When he returned, he pushed a napkin off the table. “Don’t look down now. Wait a few seconds.” He glanced around the room. “Now pick it up. Pretend to wipe your mouth, and put it in your pocket.  Don’t look at it until you get back to where you are staying.”

“Do you guys have a plan for a rescue?” he asked. I was too surprised to answer. My focus had been on understanding who was who and overcoming my fear of these guards, this situation. This was no easy feat and took all my time. He caught my hesitation. “You need to have a plan in case war begins and a helicopter rescue is attempted. Choose a place inside the fence where there is enough room for a helicopter to land. And plan how you can neutralize the guards.”

“Yeah, I have been working on that,” I lied. I wondered why I needed this reminder that getting to know Kamal and the others made sense only for survival purposes, not because they were nice guys, employers, neighbors, or any other reason.

“Put a sign on your roof. Be careful so the guards do not see it, but remember spy satellites can read the headline on a newspaper on the ground. These satellites are sweeping over this part of the earth every day.” I wondered why was I not mustering this information on my own.

“The guards here are like Gestapo, and your Kamal and our nasty one who calls himself Imad, the SS Chiefs. As a young boy in Holland during the Second World War, I knew these types, and I hate their fucking guts.” Henk surprised me with the depth of his anger, a man almost as old as my father, and otherwise quite urbane.

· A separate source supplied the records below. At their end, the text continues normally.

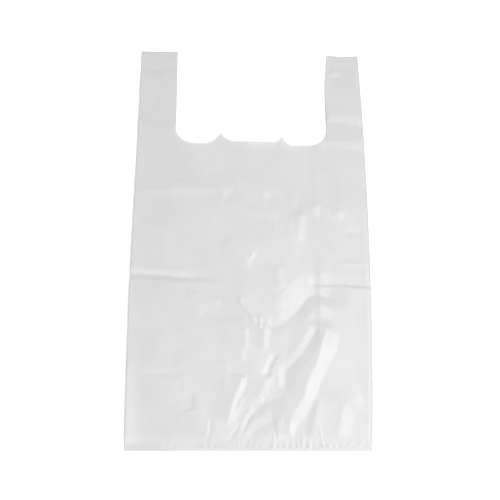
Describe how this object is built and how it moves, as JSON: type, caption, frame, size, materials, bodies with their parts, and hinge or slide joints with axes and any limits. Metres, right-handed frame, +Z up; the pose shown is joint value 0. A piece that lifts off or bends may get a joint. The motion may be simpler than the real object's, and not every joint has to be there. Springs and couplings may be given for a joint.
{
  "type": "plastic carrier bag",
  "caption": "Flat, empty vest-style carrier bag of thin translucent film, with gusseted sides, a sealed base, and handles either side of a die-cut, peaked mouth.",
  "frame": {"origin": "below the middle of the bag's outline, on the underside of the back panel that it lies on", "axes": "+X across the bag, +Y from the bottom seal to the handles, +Z up out of the back panel"},
  "size_m": [0.3, 0.53, 0.0036],
  "materials": {
    "film": "thin translucent film with a soft gloss and fine creases"
  },
  "bodies": {
    "root": {"bag": "film"}
  },
  "joints": []
}
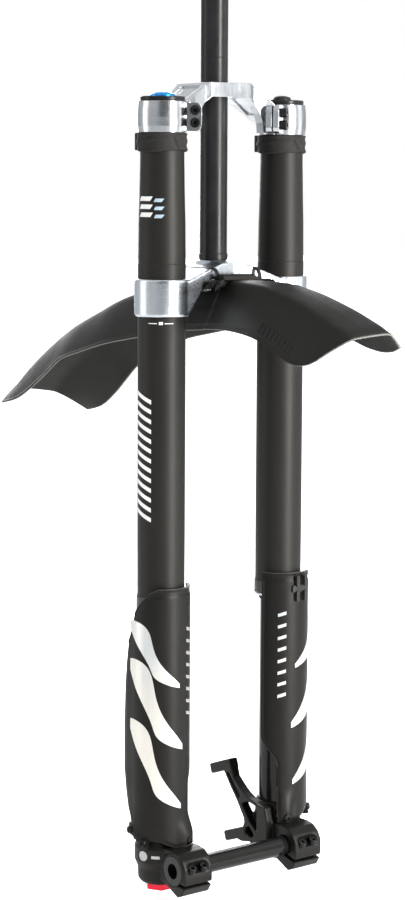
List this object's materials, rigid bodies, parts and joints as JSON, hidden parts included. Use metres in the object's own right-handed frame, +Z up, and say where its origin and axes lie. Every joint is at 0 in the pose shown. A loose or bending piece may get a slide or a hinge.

“You’re lucky at Asmida.  I saw it when they drove us here.  If there’s an attack, that refinery will burn, but you should be alright at your distance,” he said.  “These globes of liquid nitrogen we live under will go up like atomic bombs.”

On the bus ride home, I looked at the napkin: it had the names and home addresses of all the people held at the LNG. “Get this safely to PC1 when someone next goes there. I know they can get the news out on their radio,” he had written at the bottom.  I wondered how he knew about the Lummus/Thyssen telex also.

Back at Asmida, two new guys had been moved into the Japanese house, Reiner and Jurgen, Germans just picked up in Kuwait. At supper, I pumped them for information. “Law and order is breaking down,” Reiner said. “The soldiers who arrested us went through our bags and took things. They took my cell phone and watch.”

I wrote a letter to Diana and then tore it up. It was too bleak: I lacked the imagination to pull myself together. A waning moon, besides suggesting a possible dark attack timed with the new moon darkness, reminded me that we hadn’t met and had no plans to do so any time soon. I imagined she, too, struggled with this. After swimming half a mile of laps and getting clarity, I wrote another with some apparent jolliness, telling her I swam seeing her image at the far end of the pool, imagining myself a fish with her address tattooed onto my belly.  I wanted a letter ready for Ali’s next mail collection, but I hadn’t seen him in more than a week. Or the guest guest.

I’d written Diana six letters since August 2 without receiving a response. Had she gotten even one? I wondered about this and the absurdity of writing letters that appeared somewhat routine, weekly and with beginnings and endings. Although we’d stayed in this place for almost a month, there was no predictability. I wondered if our families, as we did, described this as a waiting game. How were they coping? What did they fear reading between the lines of letters where I tried to impose the illusion of a routine.

I recalled a section from The Cruel Sea in which the narrator, a crewman on a World War Two British corvette named HMS Compass Rose, sums up the results of their duty to date: 98,000 miles of the North Atlantic. 490 days at sea, 30 convoys, rescue of 640 survivors of sunken ships . . .

And we’ve got one solitary U-boat, out of the whole thing,” interrupted Morell. “Are you trying to break our hearts?” He stood up and stretched: his face was pale and rather drawn, as if he had either had a very good leave or a very bad one. “And tomorrow we start another convoy and then another, and another . . . I wonder what we’ll die of in the end.” “Excitement,” said Baker. “Old age,” said Ferraby. “Food poisoning,” said Lockhart, who had over‑eaten. “None of those things,” Morell yawned again. “One day someone will ring a bell and say the war’s over and we can go home, and we’ll all die of surprise.

Somerset walked into lunch late and, in a harsh voice, asked, “Kamal, Why is the food getting worse?” He stood and stared, giving no indication that he would sit down soon.

Kamal glared back for a few seconds. “Sit down and eat, Captain.”

Somerset maintained his stare but stayed by the door. Then he said, “I would. But there is no more beer and there is no more breakfast, and there are no more potatoes. What will you say next? That there is no more food.”

Once more, Kamal ordered, “Captain, sit down and eat.  Now.”  He looked down at the rice and ground meat growing cold on the table, not at Somerset.

Somerset turned, walked out, and slammed the door. Or maybe the wind slammed it. After a few seconds of silence, Kamal stood up. To Abu Mahmoud and Abed al Khaliq in Arabic, he said, “No food for any of them tomorrow. All of them, no food!”